An attacker dressed as an Afghan soldier has killed a US general and wounded 14 other ISAF troops at an officer-training facility close to the capital Kabul. A German general was among the wounded.
The Pentagon's press secretary, Rear Admiral John Kirby, on Tuesday confirmed reports that a two-star US general was killed in an apparent "green on blue" or "insider" attack at an officer-training school.
US media identified him as Major General Harold Greene.
Kirby said officials believed that the Camp Qargha attacker was a member of the Afghan security forces, rather than an imposter who gained entry to the base.
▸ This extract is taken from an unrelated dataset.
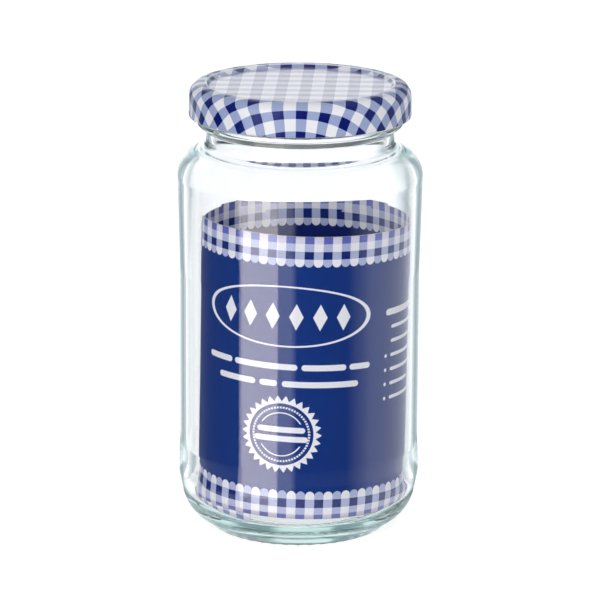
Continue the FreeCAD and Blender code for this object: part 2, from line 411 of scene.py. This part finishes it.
def make_card():
    """Rolled strip with its own thickness; u is the way along it and v the height, in mm."""
    columns, rows = 230, 30
    lean = Matrix.Rotation(CARD_LEAN, 4, "Y")
    start = Matrix.Rotation(math.radians(CARD_START), 4, "Z")
    middle = Vector((CARD_SHIFT, 0, card_seat() + CARD_HEIGHT / 2))
    builder = bmesh.new()
    layer = builder.loops.layers.uv.new("print")
    grid = {}
    for side in (0, 1):
        depth = CARD_SHEET * (side - 0.5)
        for i in range(columns + 1):
            for j in range(rows + 1):
                point = card_point(CARD_SWEEP * i / columns, CARD_HEIGHT * j / rows, depth)
                grid[side, i, j] = builder.verts.new((lean @ start @ point + middle) * MM)

    def face(keys, material):
        made = builder.faces.new([grid[key] for key in keys])
        made.material_index = material
        for loop, (_side, i, j) in zip(made.loops, keys):
            loop[layer].uv = (strip_length(CARD_SWEEP * i / columns), CARD_HEIGHT * j / rows)

    for i in range(columns):
        for j in range(rows):
            face([(1, i, j), (1, i, j + 1), (1, i + 1, j + 1), (1, i + 1, j)], 0)
            face([(0, i, j), (0, i + 1, j), (0, i + 1, j + 1), (0, i, j + 1)], 1)
        for j in (0, rows):
            face([(0, i, j), (1, i, j), (1, i + 1, j), (0, i + 1, j)], 2)
    for i in (0, columns):
        for j in range(rows):
            face([(0, i, j), (1, i, j), (1, i, j + 1), (0, i, j + 1)], 2)
    piece = finish_mesh("card_roll", builder)
    for polygon in piece.data.polygons:
        polygon.use_smooth = polygon.material_index != 2
    return piece


# ---------------------------------------------------------------- node helpers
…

The German armed forces had said earlier on Tuesday that a Bundeswehr brigadier general was among the 14 other ISAF soldiers wounded. The military statement said that the general was receiving medical attention and "is not in a life-threatening condition."
A spokesman for Afghanistan's defense ministry, Zahir Azimi, said on Twitter that "a terrorist using [the] uniform of [the] Afghan Army" opened fire on the base.
Green on blue
Qargha is sometimes called the "Sandhurst in the Sand," because British forces oversaw the construction of the officer-training school and its training program.
"Today at 12 p.m. (0730 UTC), a terrorist in army uniform opened fire on international partners and other Afghan officers, wounding several," the British Defense Ministry said in a statement, adding that it was investigating the incident.
A security analyst in Kabul told DW that an insider attack seemed the more probable explanation for the events at Camp Qargha.
"It's likely that this is some variant on the so-called 'insider attack' phenomenon, because these facilities are heavily guarded," Graeme Smith from the International Crisis Group told DW. "It would be very hard for an outsider to shoot a NATO general inside a fortified base without some degree of insider collusion."
So-called "green on blue" or "insider" attacks, when insurgents either disguised as or within the Afghan security forces turn their weapons on NATO-led international forces in Afghanistan, have proved common in recent years. Yet there were fewer recorded cases in 2013 than in 2012.
International troops are gearing up to conclude their combat missions in Afghanistan by the end of the year, but some troops are likely to remain - mainly to train domestic security forces. Smith said that he believed the hundreds of troops Germany has provisionally pledged for this mission "will likely get deployed to the relatively peaceful north of the country."